Trans people are like autistics in the sense that not two are exactly alike. Some are super out there trans activists who would gladly remind people that they're trans if they F up on pronouns, others pass so very well and never ever want it to be known by people around them that they're trans for a variety of reasons ranging from anxiety to just wanting to live their lives in peace like everyone else. So there's no right or wrong answer.

I have several trans friends/acquaintances/fwb's, and they're all different - or different depending on the setting and situation, who's around etc. Even those that are very confident and Okay with their trans selves are typically reluctant to out themselves as trans to new people, which is understandable.. considering concerns about how people may react to that, and the unfortunate reality that many people react negatively. Definitely a tough position to be in, for sure. I certainly don't envy you or any of my trans friends for that.

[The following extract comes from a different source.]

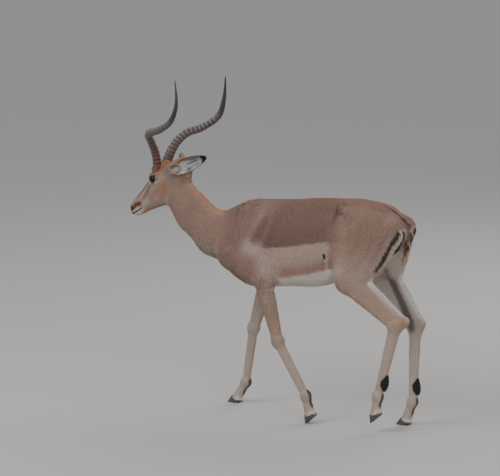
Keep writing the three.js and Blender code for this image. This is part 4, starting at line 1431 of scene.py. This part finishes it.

Is it possible for you to simply be assertive about your pronouns w/o revealing that you're trans? If you're FTM masc presenting and many/most people don't have issues referring to you as a guy, maaaaybe if you correct those that refer to you as female they'll just correct their words.. and/or maybe be embarrassed for misgendering you. Maybe they won't even realize you're trans and just think they f****d up by thinking you were a girl ? I have no idea what your appearance is like.. but maybe. Maybe they'll just be like "Oh s**t, totally thought he was a she.. my bad." Maybe there's a way to communicate your pronoun preferences like that without explicitly stating that you're trans ? They could be just left wondering - and that's fine; who cares? You don't owe them an explanation. If they're nice respectful people, they'll simply respect the fact that you go by masculine pronouns and that's that vs. rudely inquire about it. Maybe tactfully asserting what your pronouns are will get you the results you want And reduce your anxiety/stress over it all.